When Frisell told Westword about the decades he’d known Miles, he chose his words thoughtfully, sometimes trailing off before starting again. He told the story of a cassette tape he got from Miles, delivered by their mutual friend, producer Hans Wendl. Along with his music, Miles included a note asking if Frisell wanted to record with him. The guitarist couldn't make the time then, but he wrote Miles a postcard expressing admiration for his horn playing, which Miles eventually got framed.
Frisell said he remembered exactly where he was the next time he heard Miles’s rich, full-bodied and lyrical music. Living in Seattle at the time, Frisell was driving up a hill when a Duke Ellington song played by Boulder-based saxophonist Fred Hess came on the radio. A trumpet solo cut in, and Frisell knew immediately who it was.
When he got home, he found the tape with a phone number on it. He called Miles, and they talked for a long time. They learned that they both knew Dale Bruning and that they both had gone to East High School.
"Just from that conversation, I knew we had to play together," Frisell said.
Miles and Frisell played their first show together on October 8, 1994; they recorded on each other’s records and performed many times since then. Miles, who was about twelve years younger, saw his time in a few of Frisell's bands in the mid-’90s as something of an apprenticeship — something that was never part of his formal music studies at the University of Denver and the Manhattan School of Music.
"When I came up in the ’80s, it was almost like you didn't have to apprentice anymore," Miles told Westword. “It was like you were supposed to get a record contract at twenty, get your own band and go out there and do that. It got a little lost.
"There's a reason you apprentice with somebody," he explained. "You see them put sets together. You see them for weeks on end, playing songs and dealing with stuff. You can't learn it in school, you can't read about it in a book, you have to go out there and do it. So my time to do that was being in his band."
Frisell said that he never thought of Miles as an apprentice.
"No, he's been my teacher the whole way,” he said. “And I still want to stop all this rigmarole and just sign up for his jazz history class. ... He always felt like a master to me."
While Miles and Frisell learned things from each other, there was a music kinship and sensibility there that can be heard on any of the recordings they made together.
"He has such an effect on everybody in the band," Frisell said of Miles in that 2014 interview. "I've played with the same people, the same song when he's there and when he's not there, and there's an incredible power, like a rhythmic clarity power, in everything that he plays. It sort of just brings everything into focus. ... I'm talking about one of those things that gets almost beyond. You can't really analyze it. He puts a spell on things."
Miles and Frisell, along with Blade, Moran and Morgan, would go on to team up on Miles’s 2017 album, I Am a Man, which touches on social justice themes like Black Lives Matter. Its title refers to the “I Am a Man” signs that sanitation workers held during a strike in Memphis in 1968.
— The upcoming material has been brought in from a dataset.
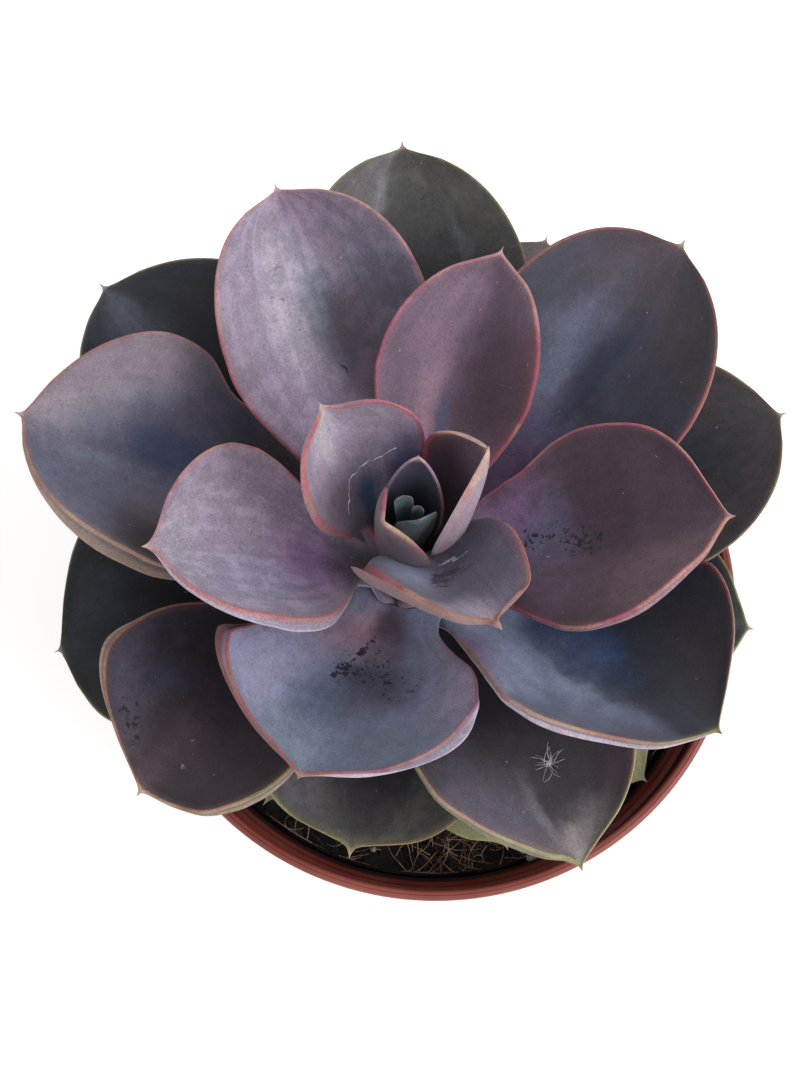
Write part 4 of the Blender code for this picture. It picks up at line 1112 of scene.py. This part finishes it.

“My take is a guy in his mid-fifties reflecting on what’s going on and what has gone on before,” Miles told Westword in 2017 when discussing the album. “This is my chance to make a statement, because we don’t have, you know, talking heads out there in the community who are my age. This is my chance to reflect on where we are as far as racial relations. Where we’ve come. I was alive in 1968. I was just a little kid, five years old, but I remember Dr. [Martin Luther] King’s funeral on a black-and-white TV. That’s just my chance to comment on that and do this music.”
Miles’s father, who died in 2018, was a lifelong mentor to his son and instilled in him his love of jazz. Before Miles was inducted into the Colorado Music Hall of Fame as part of its Jazz Masters & Beyond class in 2017, he told Westword that he remembered improvising for the first time while in the school jazz band at East High School, where he graduated in 1981.
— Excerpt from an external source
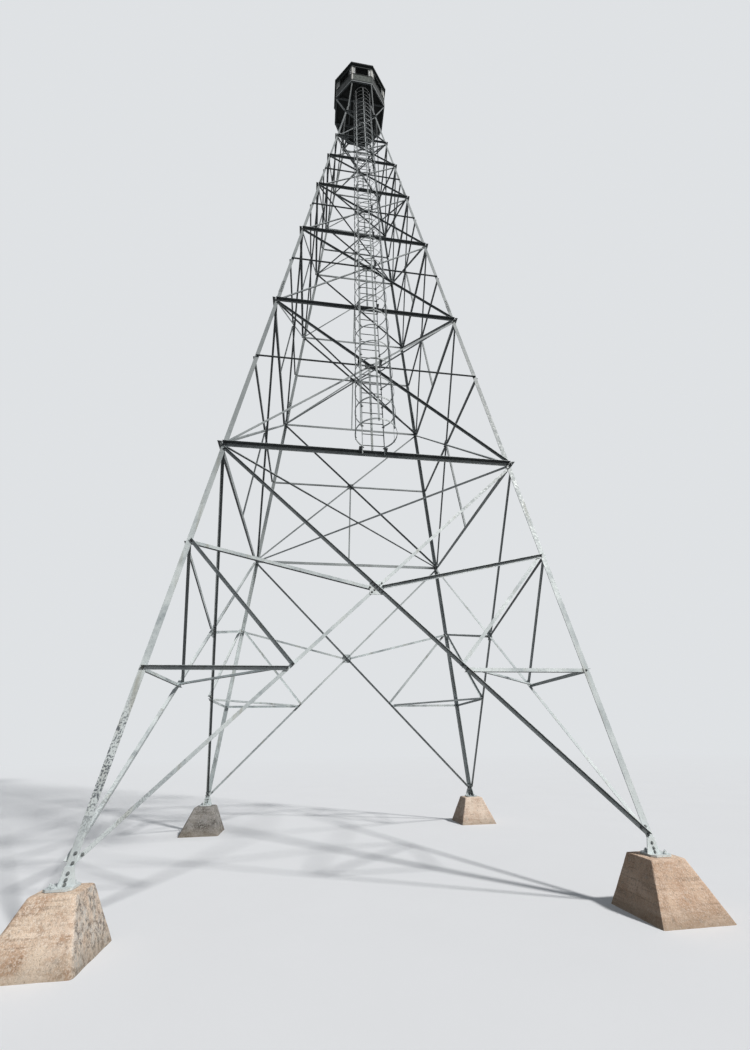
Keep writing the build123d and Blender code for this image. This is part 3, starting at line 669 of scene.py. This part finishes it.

“I remember the first time I really got noticed there is over the course of the year, I had a solo on one song and I gradually kind of worked out something over the course of the year,” he said. “I’d add little things and add little things, and by the end of the year I had this solo this that I played.”
He added that that was his first time composing without even knowing it. He’d soon realize that improvisation and composition weren’t really different, but that one’s just more sped up than the other. While he was also transcribing solos by jazz masters, Miles realized that he was writing something in his own language — “as small and limited as my language was at that point, but realizing even with that there was something worthwhile that I could present to the public that was meaningful.”
During Miles’s senior year in high school, he and fellow East High student and now well-known actor Don Cheadle went to Red Rocks to see legendary trumpeter Miles Davis, who had recently come out of a five-year retirement.
While he was at East High, Miles said, the school’s band director, Jerry Noonan, would leave copies of Downbeat magazine in the East choir room. Miles would go into the room every month and read about jazz players like Clifford Brown and Art Blakey, who released albums on Blue Note, and then take three buses to Jazz Record Revival to buy the albums.
Local saxophonist Fred Hess, who died in 2018, taught Miles about ambitious Blue Note albums such as Sonny Rollins's A Night at the Village Vanguard, Eric Dolphy’s Out to Lunch and Wayne Shorter’s JuJu. In 2020, Miles told Westword that he hoped to hand down that legacy to younger musicians from Colorado and show them that they, too, can be represented by a major label like Blue Note.
“This is an example of that,” Miles said. “I'm not even young and cool. I’m like old and not cool. So [a label could] hear the music...and just be like, 'Yeah, let's roll with that.’”
Miles is survived by his wife, Kari Miles, daughter Justice Miles, son Honor Miles, mother Jane Miles, brother Johnathan Miles, sisters Shari Miles-Cohen and Kelly West, and half-sister Vicki M. Brown.